[START]

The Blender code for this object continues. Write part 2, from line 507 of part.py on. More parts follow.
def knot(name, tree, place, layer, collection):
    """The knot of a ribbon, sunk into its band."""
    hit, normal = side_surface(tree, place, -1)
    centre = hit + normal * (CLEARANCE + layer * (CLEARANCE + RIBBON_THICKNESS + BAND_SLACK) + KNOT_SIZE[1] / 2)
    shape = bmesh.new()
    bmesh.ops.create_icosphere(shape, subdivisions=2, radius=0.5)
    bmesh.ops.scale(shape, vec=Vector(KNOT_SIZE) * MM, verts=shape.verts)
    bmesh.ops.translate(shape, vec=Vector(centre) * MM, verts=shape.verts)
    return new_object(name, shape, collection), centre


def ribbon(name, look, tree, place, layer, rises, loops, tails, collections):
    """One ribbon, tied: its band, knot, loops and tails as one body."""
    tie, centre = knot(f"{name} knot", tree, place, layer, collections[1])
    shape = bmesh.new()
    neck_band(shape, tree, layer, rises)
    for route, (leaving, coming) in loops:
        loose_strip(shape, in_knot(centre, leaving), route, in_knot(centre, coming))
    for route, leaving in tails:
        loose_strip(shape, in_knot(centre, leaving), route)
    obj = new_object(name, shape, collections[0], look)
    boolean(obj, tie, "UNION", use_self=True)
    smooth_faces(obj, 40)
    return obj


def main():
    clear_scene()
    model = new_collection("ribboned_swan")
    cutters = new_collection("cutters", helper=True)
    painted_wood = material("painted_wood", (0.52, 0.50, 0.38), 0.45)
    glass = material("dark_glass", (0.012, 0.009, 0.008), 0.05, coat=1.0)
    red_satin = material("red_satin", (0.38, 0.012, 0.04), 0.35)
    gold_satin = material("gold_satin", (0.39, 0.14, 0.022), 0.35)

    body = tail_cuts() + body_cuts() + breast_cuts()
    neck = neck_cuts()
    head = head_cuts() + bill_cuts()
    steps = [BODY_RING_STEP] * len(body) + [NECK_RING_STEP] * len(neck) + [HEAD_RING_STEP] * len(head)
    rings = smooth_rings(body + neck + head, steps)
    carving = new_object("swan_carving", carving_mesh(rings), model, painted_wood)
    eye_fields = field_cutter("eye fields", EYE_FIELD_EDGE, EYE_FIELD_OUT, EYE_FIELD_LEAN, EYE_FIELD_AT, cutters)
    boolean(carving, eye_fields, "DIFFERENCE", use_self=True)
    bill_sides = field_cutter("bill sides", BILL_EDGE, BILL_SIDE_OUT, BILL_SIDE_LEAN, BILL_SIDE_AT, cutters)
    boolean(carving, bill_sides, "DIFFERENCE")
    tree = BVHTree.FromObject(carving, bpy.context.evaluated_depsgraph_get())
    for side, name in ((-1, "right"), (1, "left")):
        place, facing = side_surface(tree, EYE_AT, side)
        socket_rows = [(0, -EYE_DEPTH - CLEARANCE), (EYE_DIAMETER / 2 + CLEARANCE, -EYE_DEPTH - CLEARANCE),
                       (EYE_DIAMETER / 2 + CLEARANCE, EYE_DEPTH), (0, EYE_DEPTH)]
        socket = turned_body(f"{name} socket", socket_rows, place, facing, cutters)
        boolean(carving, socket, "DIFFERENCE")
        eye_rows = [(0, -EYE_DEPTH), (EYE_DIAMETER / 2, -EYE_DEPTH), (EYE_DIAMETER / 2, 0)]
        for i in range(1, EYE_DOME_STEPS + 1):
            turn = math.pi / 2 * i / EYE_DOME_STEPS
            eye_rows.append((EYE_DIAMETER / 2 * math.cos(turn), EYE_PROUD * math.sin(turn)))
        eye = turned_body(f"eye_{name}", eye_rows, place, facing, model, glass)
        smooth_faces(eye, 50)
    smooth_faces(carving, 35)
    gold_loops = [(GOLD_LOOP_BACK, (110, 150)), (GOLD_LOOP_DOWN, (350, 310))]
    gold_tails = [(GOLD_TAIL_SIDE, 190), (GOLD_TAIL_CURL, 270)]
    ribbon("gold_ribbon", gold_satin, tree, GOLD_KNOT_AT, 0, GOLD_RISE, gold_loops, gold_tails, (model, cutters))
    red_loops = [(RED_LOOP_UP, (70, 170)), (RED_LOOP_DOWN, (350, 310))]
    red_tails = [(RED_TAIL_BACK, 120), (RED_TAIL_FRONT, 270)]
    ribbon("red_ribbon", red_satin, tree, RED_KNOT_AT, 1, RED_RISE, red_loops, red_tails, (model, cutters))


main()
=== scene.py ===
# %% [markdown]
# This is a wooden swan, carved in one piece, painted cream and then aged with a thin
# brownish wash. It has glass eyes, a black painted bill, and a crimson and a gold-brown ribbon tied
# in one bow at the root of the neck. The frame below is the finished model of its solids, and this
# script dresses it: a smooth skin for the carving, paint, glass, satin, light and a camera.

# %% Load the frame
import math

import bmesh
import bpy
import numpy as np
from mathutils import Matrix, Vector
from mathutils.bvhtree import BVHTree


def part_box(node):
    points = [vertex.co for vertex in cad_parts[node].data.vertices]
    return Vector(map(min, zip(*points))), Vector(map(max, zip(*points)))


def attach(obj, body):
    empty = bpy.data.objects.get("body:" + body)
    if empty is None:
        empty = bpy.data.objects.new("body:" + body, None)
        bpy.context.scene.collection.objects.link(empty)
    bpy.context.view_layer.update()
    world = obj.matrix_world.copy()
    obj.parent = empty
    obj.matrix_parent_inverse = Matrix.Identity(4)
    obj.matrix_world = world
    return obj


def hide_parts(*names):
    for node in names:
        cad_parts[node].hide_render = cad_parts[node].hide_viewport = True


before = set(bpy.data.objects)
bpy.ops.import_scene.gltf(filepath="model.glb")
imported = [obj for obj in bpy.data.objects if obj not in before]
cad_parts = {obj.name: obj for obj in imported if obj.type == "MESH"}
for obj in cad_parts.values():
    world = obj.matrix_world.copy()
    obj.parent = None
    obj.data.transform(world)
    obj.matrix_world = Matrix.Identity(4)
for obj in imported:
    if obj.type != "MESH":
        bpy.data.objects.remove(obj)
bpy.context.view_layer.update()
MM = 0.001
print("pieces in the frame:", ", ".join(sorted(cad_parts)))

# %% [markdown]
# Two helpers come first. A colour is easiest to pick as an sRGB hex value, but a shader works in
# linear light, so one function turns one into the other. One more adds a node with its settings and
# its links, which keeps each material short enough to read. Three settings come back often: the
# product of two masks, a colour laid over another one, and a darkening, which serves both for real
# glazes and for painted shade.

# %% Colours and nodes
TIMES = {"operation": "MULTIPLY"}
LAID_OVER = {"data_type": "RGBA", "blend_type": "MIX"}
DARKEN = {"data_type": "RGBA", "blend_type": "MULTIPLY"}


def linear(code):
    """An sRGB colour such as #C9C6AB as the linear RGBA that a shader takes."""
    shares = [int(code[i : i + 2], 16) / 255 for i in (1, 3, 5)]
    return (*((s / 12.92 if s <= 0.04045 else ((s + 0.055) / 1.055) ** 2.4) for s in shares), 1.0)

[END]

*Directions for this task:* Retype the whole listing above exactly.

*Written solution:*
The Blender code for this object continues. Write part 2, from line 507 of part.py on. More parts follow.
def knot(name, tree, place, layer, collection):
    """The knot of a ribbon, sunk into its band."""
    hit, normal = side_surface(tree, place, -1)
    centre = hit + normal * (CLEARANCE + layer * (CLEARANCE + RIBBON_THICKNESS + BAND_SLACK) + KNOT_SIZE[1] / 2)
    shape = bmesh.new()
    bmesh.ops.create_icosphere(shape, subdivisions=2, radius=0.5)
    bmesh.ops.scale(shape, vec=Vector(KNOT_SIZE) * MM, verts=shape.verts)
    bmesh.ops.translate(shape, vec=Vector(centre) * MM, verts=shape.verts)
    return new_object(name, shape, collection), centre


def ribbon(name, look, tree, place, layer, rises, loops, tails, collections):
    """One ribbon, tied: its band, knot, loops and tails as one body."""
    tie, centre = knot(f"{name} knot", tree, place, layer, collections[1])
    shape = bmesh.new()
    neck_band(shape, tree, layer, rises)
    for route, (leaving, coming) in loops:
        loose_strip(shape, in_knot(centre, leaving), route, in_knot(centre, coming))
    for route, leaving in tails:
        loose_strip(shape, in_knot(centre, leaving), route)
    obj = new_object(name, shape, collections[0], look)
    boolean(obj, tie, "UNION", use_self=True)
    smooth_faces(obj, 40)
    return obj


def main():
    clear_scene()
    model = new_collection("ribboned_swan")
    cutters = new_collection("cutters", helper=True)
    painted_wood = material("painted_wood", (0.52, 0.50, 0.38), 0.45)
    glass = material("dark_glass", (0.012, 0.009, 0.008), 0.05, coat=1.0)
    red_satin = material("red_satin", (0.38, 0.012, 0.04), 0.35)
    gold_satin = material("gold_satin", (0.39, 0.14, 0.022), 0.35)

    body = tail_cuts() + body_cuts() + breast_cuts()
    neck = neck_cuts()
    head = head_cuts() + bill_cuts()
    steps = [BODY_RING_STEP] * len(body) + [NECK_RING_STEP] * len(neck) + [HEAD_RING_STEP] * len(head)
    rings = smooth_rings(body + neck + head, steps)
    carving = new_object("swan_carving", carving_mesh(rings), model, painted_wood)
    eye_fields = field_cutter("eye fields", EYE_FIELD_EDGE, EYE_FIELD_OUT, EYE_FIELD_LEAN, EYE_FIELD_AT, cutters)
    boolean(carving, eye_fields, "DIFFERENCE", use_self=True)
    bill_sides = field_cutter("bill sides", BILL_EDGE, BILL_SIDE_OUT, BILL_SIDE_LEAN, BILL_SIDE_AT, cutters)
    boolean(carving, bill_sides, "DIFFERENCE")
    tree = BVHTree.FromObject(carving, bpy.context.evaluated_depsgraph_get())
    for side, name in ((-1, "right"), (1, "left")):
        place, facing = side_surface(tree, EYE_AT, side)
        socket_rows = [(0, -EYE_DEPTH - CLEARANCE), (EYE_DIAMETER / 2 + CLEARANCE, -EYE_DEPTH - CLEARANCE),
                       (EYE_DIAMETER / 2 + CLEARANCE, EYE_DEPTH), (0, EYE_DEPTH)]
        socket = turned_body(f"{name} socket", socket_rows, place, facing, cutters)
        boolean(carving, socket, "DIFFERENCE")
        eye_rows = [(0, -EYE_DEPTH), (EYE_DIAMETER / 2, -EYE_DEPTH), (EYE_DIAMETER / 2, 0)]
        for i in range(1, EYE_DOME_STEPS + 1):
            turn = math.pi / 2 * i / EYE_DOME_STEPS
            eye_rows.append((EYE_DIAMETER / 2 * math.cos(turn), EYE_PROUD * math.sin(turn)))
        eye = turned_body(f"eye_{name}", eye_rows, place, facing, model, glass)
        smooth_faces(eye, 50)
    smooth_faces(carving, 35)
    gold_loops = [(GOLD_LOOP_BACK, (110, 150)), (GOLD_LOOP_DOWN, (350, 310))]
    gold_tails = [(GOLD_TAIL_SIDE, 190), (GOLD_TAIL_CURL, 270)]
    ribbon("gold_ribbon", gold_satin, tree, GOLD_KNOT_AT, 0, GOLD_RISE, gold_loops, gold_tails, (model, cutters))
    red_loops = [(RED_LOOP_UP, (70, 170)), (RED_LOOP_DOWN, (350, 310))]
    red_tails = [(RED_TAIL_BACK, 120), (RED_TAIL_FRONT, 270)]
    ribbon("red_ribbon", red_satin, tree, RED_KNOT_AT, 1, RED_RISE, red_loops, red_tails, (model, cutters))


main()
=== scene.py ===
# %% [markdown]
# This is a wooden swan, carved in one piece, painted cream and then aged with a thin
# brownish wash. It has glass eyes, a black painted bill, and a crimson and a gold-brown ribbon tied
# in one bow at the root of the neck. The frame below is the finished model of its solids, and this
# script dresses it: a smooth skin for the carving, paint, glass, satin, light and a camera.

# %% Load the frame
import math

import bmesh
import bpy
import numpy as np
from mathutils import Matrix, Vector
from mathutils.bvhtree import BVHTree


def part_box(node):
    points = [vertex.co for vertex in cad_parts[node].data.vertices]
    return Vector(map(min, zip(*points))), Vector(map(max, zip(*points)))


def attach(obj, body):
    empty = bpy.data.objects.get("body:" + body)
    if empty is None:
        empty = bpy.data.objects.new("body:" + body, None)
        bpy.context.scene.collection.objects.link(empty)
    bpy.context.view_layer.update()
    world = obj.matrix_world.copy()
    obj.parent = empty
    obj.matrix_parent_inverse = Matrix.Identity(4)
    obj.matrix_world = world
    return obj


def hide_parts(*names):
    for node in names:
        cad_parts[node].hide_render = cad_parts[node].hide_viewport = True


before = set(bpy.data.objects)
bpy.ops.import_scene.gltf(filepath="model.glb")
imported = [obj for obj in bpy.data.objects if obj not in before]
cad_parts = {obj.name: obj for obj in imported if obj.type == "MESH"}
for obj in cad_parts.values():
    world = obj.matrix_world.copy()
    obj.parent = None
    obj.data.transform(world)
    obj.matrix_world = Matrix.Identity(4)
for obj in imported:
    if obj.type != "MESH":
        bpy.data.objects.remove(obj)
bpy.context.view_layer.update()
MM = 0.001
print("pieces in the frame:", ", ".join(sorted(cad_parts)))

# %% [markdown]
# Two helpers come first. A colour is easiest to pick as an sRGB hex value, but a shader works in
# linear light, so one function turns one into the other. One more adds a node with its settings and
# its links, which keeps each material short enough to read. Three settings come back often: the
# product of two masks, a colour laid over another one, and a darkening, which serves both for real
# glazes and for painted shade.

# %% Colours and nodes
TIMES = {"operation": "MULTIPLY"}
LAID_OVER = {"data_type": "RGBA", "blend_type": "MIX"}
DARKEN = {"data_type": "RGBA", "blend_type": "MULTIPLY"}


def linear(code):
    """An sRGB colour such as #C9C6AB as the linear RGBA that a shader takes."""
    shares = [int(code[i : i + 2], 16) / 255 for i in (1, 3, 5)]
    return (*((s / 12.92 if s <= 0.04045 else ((s + 0.055) / 1.055) ** 2.4) for s in shares), 1.0)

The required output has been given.